What needs to be done?

  • A legal framework that can identify and set out the rights and obligations of each payment system participant in the ordinary course of business and in adverse conditions should be put in place.
  • Such framework will have to cover the plethora of instruments and test them for conflict such as with the new insolvency and banking laws.
  • Seamless cooperation between the bodies involved in policy and regulatory development must be forged so as to oversee consistent application of rules and regulations governing all participants.
  • The playing ground for entrepreneurs must be levelled so as to provide confidence, stability and integrity in the financial system. This will enable participants in a payment system to move in their own orbits performing functions that when interwoven ensure that the country has an efficient, secure and reliable payment system that reduces the cost of exchanging goods and services.
  • Further, in tune with the self-regulated entrepreneurship that the government is encouraging, the system participant should be encouraged to submit a self-certification assessing and disclosing the technical risks it faces at an enterprise level that can balloon into systemic risks.
  • The payments terrain should also expand and be enabled by regulations to accommodate new kinds of participants in the system. This will foster further innovation that is bound to occur from the disruption caused in the payment spaces, without the regulator having to play catch-up.

 

What should the regulator do?

RBI is the sole regulator for the payments industry space and derives its power to oversee the payments industry from the Payment and Settlement Systems Act (2007) and its accompanying regulations (2008). Several circulars and guidelines have been issued for the regulator to govern prepaid instruments, intermediaries and the payment system operator.

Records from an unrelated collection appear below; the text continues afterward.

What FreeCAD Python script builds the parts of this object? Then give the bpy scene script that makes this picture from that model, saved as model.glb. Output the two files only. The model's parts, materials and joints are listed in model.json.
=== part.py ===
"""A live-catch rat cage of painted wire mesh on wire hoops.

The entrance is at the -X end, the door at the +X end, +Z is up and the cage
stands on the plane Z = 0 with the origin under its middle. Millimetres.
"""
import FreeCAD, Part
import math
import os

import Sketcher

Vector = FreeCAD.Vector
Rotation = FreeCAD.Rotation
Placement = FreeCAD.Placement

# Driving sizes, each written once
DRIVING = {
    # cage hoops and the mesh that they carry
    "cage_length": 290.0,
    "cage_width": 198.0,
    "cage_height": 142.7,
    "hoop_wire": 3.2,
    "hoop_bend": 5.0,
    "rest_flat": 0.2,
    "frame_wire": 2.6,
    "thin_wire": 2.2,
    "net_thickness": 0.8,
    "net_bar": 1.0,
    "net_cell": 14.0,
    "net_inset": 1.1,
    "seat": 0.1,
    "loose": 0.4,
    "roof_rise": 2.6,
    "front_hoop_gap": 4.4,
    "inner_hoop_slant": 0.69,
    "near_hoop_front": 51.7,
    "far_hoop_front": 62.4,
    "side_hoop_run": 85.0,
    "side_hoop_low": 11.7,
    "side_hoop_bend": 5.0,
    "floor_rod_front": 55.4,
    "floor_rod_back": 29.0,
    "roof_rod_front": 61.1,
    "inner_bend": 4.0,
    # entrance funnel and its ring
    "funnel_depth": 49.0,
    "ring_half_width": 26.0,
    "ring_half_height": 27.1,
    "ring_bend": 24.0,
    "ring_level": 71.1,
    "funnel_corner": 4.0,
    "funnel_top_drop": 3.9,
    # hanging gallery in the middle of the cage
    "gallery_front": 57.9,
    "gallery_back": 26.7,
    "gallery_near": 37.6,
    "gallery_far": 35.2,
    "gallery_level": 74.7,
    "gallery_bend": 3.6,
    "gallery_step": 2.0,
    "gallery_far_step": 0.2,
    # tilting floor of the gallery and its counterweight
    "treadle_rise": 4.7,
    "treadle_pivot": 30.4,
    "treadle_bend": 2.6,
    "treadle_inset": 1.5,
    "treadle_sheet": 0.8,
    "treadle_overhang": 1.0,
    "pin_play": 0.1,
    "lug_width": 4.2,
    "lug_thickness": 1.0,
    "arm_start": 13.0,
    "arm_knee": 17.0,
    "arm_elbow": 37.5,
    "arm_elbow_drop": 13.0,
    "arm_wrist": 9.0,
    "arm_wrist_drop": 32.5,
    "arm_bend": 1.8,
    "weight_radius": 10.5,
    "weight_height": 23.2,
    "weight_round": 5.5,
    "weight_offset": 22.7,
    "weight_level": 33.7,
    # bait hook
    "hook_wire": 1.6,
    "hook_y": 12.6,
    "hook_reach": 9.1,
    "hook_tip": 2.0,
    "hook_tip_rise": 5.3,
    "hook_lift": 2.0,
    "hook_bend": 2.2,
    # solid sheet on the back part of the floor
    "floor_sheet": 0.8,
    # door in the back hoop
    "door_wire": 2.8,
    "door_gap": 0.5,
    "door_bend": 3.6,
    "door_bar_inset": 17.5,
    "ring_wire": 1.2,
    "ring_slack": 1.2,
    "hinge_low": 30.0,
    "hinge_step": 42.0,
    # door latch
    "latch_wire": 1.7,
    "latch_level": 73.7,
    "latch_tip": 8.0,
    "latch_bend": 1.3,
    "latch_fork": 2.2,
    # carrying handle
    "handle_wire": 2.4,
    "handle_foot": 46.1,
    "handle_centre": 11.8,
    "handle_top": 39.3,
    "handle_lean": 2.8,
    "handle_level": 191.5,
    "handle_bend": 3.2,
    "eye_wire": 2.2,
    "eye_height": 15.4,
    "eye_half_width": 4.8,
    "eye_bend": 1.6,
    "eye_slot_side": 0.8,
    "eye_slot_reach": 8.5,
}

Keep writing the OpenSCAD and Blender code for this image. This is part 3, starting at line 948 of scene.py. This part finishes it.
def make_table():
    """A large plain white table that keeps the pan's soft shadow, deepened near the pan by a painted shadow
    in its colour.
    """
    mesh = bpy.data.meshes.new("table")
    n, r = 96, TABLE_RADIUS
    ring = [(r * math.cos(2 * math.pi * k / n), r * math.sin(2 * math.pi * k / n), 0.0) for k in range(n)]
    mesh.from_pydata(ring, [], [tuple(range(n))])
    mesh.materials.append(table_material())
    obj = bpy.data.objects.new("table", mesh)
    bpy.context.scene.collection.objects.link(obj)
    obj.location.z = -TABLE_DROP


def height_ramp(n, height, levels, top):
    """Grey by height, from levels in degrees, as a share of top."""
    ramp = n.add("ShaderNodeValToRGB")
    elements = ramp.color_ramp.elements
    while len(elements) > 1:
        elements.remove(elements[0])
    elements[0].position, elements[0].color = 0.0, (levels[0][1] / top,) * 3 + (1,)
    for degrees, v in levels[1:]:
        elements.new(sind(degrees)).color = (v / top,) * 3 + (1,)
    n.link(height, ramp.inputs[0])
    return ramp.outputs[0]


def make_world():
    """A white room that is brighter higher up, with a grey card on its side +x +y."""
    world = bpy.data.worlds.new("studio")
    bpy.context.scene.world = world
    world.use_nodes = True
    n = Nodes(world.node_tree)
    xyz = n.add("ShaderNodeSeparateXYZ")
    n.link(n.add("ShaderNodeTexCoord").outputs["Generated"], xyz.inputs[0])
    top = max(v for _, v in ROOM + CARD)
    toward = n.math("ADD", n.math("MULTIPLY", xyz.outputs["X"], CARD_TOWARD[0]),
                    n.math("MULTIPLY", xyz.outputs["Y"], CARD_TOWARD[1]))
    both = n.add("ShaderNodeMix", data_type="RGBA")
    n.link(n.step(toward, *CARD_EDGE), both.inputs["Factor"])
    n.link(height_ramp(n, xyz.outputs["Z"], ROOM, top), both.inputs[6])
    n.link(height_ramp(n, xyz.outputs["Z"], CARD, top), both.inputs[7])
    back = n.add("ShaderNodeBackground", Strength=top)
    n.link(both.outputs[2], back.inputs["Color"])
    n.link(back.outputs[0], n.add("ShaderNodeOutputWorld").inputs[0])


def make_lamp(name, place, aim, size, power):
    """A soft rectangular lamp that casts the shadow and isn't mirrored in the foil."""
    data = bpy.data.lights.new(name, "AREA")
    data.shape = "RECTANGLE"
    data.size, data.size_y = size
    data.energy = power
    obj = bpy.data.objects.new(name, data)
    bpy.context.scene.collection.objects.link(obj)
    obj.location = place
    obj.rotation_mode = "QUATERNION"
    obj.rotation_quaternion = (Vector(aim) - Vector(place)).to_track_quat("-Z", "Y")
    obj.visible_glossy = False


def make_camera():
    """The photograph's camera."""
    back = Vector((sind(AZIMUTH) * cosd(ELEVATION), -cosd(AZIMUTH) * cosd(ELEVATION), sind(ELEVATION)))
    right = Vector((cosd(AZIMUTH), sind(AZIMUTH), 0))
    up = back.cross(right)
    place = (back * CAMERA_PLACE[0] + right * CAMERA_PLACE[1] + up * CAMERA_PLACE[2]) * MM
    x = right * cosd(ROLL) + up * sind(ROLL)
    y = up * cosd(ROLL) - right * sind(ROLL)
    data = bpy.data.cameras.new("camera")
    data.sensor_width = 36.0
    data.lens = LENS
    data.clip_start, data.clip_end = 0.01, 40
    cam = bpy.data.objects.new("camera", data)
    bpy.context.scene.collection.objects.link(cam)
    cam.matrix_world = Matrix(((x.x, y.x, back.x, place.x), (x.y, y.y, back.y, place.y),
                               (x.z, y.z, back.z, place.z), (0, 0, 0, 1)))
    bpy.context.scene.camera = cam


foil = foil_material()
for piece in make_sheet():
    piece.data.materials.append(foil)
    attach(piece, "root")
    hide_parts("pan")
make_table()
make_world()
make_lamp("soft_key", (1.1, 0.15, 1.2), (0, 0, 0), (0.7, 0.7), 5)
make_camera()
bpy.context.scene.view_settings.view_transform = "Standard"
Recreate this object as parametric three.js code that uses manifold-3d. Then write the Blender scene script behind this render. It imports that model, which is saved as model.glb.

  • RBI must now identify certain payment systems as critical and afford them systemic important status similar to how it identified certain non-banking financial companies as systemically important. Such singling out will ensure that their failure in a nascent payment industry does not trigger further disruptions among system participants and stretch to larger financial markets.
  • The regulator must also in the days to come set up an end customer protection/guarantee fund so she is protected when the largest participant/debtor in the payment system fails. This allows for the deflection of liquidity crunch, so settlement system clearances are maintained without the participants knocking on the doors of clogged courts.
  • Mobile wallets and mobile banking can be vulnerable to security breaches given that most smartphone users have multiple apps installed, and almost all those apps have access to sensitive user information on the phone. To make digital transactions truly secure, the Centre needs to look at restricting the information that mobile apps seek and put a regulatory framework in place.

 

Way ahead:

Government’s recent move to incentivise digital transactions is only one step towards a cashless economy. Both front-end and back-end changes are required to spread awareness and enhance usability of various digital payment modes.

  • Special efforts are required to teach both the less tech-savy as well as the unlettered on how they could use such modes of transaction.
  • Infrastructure creation — from networks and connectivity to ensuring last-mile availability of ATMs and POS machines, specially in the rural areas — needs to be massively stepped up.
  • Ensuring greater acceptability of digital money is also imperative. It is important to dispel doubts and fears that people have about digital money and the security of their transactions.  

 

Conclusion:

The digital payment revolution is the best disruption demonetisation has unleashed. An aspiring economy like India should welcome this brave new world. The Centre must now wake up to the need to make digital payments more secure.